Now, crammed into my little suburban-esque home, I’ve got four dogs, six chickens, two cats, and a cockatoo, not to mention the two horses I have on a ranch outside of the city. I wasn’t made for city life, guys. But I am kind of on the extreme end here, if you don’t live on a farm. Even having a pet lizard or guinea pig, just someone to help take care of and to befriend is enough! And if you really can’t have animals in your house, you can always put up a bird feeder and a birdhouse outside and have fun seeing if you can recognize your animal friends each day!
On a similar note, being outside is going to give your kids a LOT of experience in just a short amount of time, for exactly $0! My youngest can always find a stick or some dirt that will fascinate her for hours (she is only 9 months old, so the whole world is filled with wonder), but outside gives kids room to run, tumble, climb, and yell. All things that help develop creativity, imagination, and (on a more boring note) gross motor and social skills.
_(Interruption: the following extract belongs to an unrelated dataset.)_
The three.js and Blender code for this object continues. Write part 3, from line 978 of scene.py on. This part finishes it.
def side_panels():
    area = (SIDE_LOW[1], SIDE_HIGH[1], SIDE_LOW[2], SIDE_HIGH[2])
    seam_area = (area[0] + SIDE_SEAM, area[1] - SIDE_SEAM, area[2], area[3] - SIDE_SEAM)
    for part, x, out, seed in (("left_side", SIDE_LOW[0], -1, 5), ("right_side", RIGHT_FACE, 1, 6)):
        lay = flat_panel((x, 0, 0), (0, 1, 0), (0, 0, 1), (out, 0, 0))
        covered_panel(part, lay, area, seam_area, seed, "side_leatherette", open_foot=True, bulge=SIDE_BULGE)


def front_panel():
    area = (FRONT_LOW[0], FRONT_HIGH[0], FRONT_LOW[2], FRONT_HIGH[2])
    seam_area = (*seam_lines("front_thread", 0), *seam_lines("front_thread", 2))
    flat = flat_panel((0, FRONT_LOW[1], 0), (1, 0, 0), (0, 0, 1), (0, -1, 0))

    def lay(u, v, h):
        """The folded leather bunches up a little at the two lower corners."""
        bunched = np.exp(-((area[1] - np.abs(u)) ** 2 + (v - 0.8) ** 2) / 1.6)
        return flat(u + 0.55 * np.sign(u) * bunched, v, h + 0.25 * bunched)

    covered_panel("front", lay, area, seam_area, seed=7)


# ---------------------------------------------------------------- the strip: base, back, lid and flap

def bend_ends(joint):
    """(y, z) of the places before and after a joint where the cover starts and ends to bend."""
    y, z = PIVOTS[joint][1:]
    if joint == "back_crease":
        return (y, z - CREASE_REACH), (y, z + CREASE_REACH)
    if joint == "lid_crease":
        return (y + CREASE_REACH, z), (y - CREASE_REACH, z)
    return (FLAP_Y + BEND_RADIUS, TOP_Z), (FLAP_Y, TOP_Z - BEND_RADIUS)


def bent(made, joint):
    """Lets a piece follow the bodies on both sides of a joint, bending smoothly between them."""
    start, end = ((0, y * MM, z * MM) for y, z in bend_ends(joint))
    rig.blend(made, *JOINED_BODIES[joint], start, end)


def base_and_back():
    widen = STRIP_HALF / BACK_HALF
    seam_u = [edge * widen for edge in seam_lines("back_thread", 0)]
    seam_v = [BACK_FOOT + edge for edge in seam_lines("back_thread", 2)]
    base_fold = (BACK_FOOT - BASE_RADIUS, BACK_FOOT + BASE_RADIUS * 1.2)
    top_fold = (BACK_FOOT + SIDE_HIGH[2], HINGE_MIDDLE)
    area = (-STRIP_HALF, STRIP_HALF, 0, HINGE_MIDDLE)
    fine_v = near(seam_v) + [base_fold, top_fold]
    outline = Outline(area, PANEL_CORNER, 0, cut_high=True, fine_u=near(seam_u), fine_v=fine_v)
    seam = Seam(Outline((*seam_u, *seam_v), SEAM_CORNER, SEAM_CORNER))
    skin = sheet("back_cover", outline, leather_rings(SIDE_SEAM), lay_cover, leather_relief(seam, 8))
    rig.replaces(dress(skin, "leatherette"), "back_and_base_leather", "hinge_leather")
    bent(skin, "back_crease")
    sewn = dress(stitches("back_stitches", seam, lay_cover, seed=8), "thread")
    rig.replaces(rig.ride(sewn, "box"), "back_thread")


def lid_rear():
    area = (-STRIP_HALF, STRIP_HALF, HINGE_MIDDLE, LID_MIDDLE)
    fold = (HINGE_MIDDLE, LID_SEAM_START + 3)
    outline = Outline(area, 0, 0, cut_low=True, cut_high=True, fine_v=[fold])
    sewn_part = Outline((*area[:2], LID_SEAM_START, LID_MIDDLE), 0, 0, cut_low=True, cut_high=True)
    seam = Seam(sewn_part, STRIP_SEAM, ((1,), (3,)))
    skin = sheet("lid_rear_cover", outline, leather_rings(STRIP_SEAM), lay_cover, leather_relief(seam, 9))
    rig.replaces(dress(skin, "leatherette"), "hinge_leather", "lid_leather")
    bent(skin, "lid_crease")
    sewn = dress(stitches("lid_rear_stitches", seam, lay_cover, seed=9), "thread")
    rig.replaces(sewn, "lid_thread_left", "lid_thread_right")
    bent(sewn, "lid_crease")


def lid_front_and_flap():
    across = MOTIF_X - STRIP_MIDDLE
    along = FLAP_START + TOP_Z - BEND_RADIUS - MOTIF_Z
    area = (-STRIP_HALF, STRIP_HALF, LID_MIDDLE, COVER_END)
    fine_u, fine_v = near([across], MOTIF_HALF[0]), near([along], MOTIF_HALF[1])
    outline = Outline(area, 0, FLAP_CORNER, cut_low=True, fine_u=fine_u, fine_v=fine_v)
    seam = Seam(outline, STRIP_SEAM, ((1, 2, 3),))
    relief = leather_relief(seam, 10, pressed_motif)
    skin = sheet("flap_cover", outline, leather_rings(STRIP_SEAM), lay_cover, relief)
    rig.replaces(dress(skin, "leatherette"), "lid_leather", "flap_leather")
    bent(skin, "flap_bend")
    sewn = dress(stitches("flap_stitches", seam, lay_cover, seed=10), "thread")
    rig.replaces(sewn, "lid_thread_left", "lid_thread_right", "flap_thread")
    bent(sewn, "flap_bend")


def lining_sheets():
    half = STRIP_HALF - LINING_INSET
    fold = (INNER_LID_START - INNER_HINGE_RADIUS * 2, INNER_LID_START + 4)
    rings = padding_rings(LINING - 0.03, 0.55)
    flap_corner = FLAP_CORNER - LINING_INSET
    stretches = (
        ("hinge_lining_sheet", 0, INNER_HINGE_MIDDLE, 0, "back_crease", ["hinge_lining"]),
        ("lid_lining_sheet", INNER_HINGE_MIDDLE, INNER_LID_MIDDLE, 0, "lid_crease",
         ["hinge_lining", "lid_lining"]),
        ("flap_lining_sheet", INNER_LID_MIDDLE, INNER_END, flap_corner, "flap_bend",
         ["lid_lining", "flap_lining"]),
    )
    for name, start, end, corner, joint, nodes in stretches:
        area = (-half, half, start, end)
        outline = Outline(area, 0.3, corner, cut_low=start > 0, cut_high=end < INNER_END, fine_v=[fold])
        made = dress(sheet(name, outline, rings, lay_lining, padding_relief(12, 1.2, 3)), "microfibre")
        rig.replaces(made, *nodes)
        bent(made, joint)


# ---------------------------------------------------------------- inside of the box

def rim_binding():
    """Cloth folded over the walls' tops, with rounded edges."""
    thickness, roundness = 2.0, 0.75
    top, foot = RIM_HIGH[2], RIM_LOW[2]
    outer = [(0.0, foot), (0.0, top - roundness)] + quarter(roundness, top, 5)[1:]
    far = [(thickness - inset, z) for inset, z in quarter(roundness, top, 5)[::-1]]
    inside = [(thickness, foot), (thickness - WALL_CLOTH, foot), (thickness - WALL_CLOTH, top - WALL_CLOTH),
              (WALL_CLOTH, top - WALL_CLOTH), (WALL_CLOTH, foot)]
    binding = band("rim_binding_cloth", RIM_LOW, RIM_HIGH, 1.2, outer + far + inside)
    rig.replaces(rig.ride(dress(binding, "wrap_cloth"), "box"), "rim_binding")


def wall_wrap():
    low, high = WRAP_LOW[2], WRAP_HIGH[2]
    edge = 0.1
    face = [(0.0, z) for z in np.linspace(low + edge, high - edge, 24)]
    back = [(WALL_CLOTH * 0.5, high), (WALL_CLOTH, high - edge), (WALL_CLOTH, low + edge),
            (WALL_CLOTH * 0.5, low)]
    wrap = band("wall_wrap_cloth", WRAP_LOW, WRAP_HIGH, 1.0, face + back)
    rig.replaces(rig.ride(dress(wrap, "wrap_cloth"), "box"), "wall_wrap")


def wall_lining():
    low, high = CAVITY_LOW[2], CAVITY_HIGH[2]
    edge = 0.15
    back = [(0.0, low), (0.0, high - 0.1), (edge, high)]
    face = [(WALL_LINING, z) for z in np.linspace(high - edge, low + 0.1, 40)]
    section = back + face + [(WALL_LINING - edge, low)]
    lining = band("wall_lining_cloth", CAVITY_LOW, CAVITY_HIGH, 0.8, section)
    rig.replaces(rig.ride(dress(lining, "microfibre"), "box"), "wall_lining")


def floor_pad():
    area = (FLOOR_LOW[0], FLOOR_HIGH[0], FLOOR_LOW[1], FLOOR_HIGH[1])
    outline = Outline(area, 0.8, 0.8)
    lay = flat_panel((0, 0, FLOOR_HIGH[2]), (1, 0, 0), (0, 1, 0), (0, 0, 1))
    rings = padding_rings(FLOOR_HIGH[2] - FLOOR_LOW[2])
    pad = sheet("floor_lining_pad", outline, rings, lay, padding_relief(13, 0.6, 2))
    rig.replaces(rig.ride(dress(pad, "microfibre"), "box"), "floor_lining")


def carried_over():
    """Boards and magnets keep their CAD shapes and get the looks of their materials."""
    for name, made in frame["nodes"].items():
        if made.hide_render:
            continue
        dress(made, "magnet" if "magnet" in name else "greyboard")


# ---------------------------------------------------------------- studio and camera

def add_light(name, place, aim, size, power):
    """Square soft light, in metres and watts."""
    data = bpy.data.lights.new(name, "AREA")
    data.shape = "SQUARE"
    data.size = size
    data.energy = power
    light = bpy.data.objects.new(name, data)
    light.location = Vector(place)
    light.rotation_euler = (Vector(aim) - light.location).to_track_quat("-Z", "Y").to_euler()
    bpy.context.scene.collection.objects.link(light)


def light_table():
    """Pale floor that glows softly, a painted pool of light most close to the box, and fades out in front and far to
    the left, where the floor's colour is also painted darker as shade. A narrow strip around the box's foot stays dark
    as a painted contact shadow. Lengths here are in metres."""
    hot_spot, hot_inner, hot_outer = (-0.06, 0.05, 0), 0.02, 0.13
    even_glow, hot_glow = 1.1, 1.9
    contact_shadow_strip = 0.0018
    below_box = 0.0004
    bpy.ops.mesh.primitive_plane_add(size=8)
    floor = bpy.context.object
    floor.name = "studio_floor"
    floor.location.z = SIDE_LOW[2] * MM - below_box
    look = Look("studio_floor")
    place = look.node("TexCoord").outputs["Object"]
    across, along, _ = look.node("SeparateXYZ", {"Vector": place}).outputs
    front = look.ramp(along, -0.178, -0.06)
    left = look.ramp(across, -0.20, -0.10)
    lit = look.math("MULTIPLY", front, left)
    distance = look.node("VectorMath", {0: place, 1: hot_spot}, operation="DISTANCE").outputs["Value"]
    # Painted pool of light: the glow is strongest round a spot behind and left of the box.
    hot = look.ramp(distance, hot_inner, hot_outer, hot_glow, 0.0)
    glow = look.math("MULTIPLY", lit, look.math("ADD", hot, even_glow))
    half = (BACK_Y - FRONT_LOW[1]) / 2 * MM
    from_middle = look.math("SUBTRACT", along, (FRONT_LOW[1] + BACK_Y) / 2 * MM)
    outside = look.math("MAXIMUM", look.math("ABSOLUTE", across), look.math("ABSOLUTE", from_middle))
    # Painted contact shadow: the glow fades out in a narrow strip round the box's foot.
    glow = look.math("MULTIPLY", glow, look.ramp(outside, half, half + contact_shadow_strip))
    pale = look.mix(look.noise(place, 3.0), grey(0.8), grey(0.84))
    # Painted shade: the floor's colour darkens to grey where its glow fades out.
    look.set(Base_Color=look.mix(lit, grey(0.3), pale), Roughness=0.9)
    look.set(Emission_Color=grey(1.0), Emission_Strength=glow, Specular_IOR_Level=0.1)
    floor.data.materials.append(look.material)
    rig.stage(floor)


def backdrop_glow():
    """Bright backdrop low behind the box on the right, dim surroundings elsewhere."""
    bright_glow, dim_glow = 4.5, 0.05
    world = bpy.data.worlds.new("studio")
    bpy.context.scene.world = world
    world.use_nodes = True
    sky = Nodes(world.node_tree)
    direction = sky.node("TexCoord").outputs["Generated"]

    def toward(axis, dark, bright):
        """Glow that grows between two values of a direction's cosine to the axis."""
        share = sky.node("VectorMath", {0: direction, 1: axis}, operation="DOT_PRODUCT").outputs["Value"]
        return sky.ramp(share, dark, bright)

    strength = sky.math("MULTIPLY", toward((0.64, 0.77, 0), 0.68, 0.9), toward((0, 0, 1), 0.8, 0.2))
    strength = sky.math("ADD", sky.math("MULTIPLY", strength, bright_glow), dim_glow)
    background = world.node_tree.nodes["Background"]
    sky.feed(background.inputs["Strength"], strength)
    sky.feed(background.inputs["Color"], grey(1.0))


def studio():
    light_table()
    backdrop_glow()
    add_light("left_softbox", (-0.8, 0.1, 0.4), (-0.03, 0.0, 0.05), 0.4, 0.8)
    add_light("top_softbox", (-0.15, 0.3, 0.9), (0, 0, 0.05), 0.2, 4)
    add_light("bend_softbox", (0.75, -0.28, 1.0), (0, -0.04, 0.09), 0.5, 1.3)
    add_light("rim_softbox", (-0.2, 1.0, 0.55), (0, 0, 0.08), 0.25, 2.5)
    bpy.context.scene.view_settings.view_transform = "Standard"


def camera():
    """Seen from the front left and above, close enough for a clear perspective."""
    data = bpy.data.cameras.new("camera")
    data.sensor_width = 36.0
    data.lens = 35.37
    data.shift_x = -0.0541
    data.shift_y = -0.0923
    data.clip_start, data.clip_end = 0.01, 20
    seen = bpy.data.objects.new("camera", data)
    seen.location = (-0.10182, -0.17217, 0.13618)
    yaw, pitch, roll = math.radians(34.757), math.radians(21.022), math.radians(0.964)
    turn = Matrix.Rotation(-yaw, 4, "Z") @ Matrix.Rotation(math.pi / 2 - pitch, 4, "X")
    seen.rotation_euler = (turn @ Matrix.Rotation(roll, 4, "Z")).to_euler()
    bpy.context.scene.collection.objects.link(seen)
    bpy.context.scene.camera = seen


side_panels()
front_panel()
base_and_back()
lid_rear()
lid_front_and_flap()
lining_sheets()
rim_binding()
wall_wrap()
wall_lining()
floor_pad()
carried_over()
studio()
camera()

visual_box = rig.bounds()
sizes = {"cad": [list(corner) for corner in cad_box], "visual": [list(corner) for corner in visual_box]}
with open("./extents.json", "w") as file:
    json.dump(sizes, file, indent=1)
I’m fortunate in that I have a ranch that I can take my kids to to explore (woods, pastures, ponds, all kinds of stuff), but you don’t need that to get your kid a little outdoor time. You can visit:
- A local park.
- A state park.
- The stream behind your church.
- Your backyard.
- Your best friend’s yard.
- A playground.
Essentially, anywhere that your little one has contact with the dirt is what we are looking for!
7. Turn off Screens
If you read this blog, you’ll encounter this over and over and over again. I think that technology absolutely has a place in our kids’ lives. How could it not? It’s everywhere! Just be careful to not replace hands-on, sensory experiences with screen time. According to the CDC, the average American child spends about four hours per day in front of some sort of screen. FOUR HOURS! When you think that a little one sleeps for about 10 hours each night, and about two hours during the day for naps, that’s 1/3 of their awake time!!!
Now, the CDC’s main concern is about how screen time decreases physical activity, and so increases childhood obesity and other related problems. However, playing games or watching programs for 1/3 of a child’s awake time has GOT to have an impact on their social and sensory development as well! Children who are not jumping, spinning, running, and falling are not developing their proprioceptive and vestibular senses. Kiddos staring at their phones while they wait to be served at a restaurant are missing out on the opportunity to engage with their families in conversation and appropriate social interactions.
Instead of screen time, try to provide more hands-on activities for your little ones to engage in. If the material is interesting (and most materials are to them!), children do not mind playing by themselves for awhile while you get some stuff done!
So there you go!
What do you like to do to foster creativity in your home?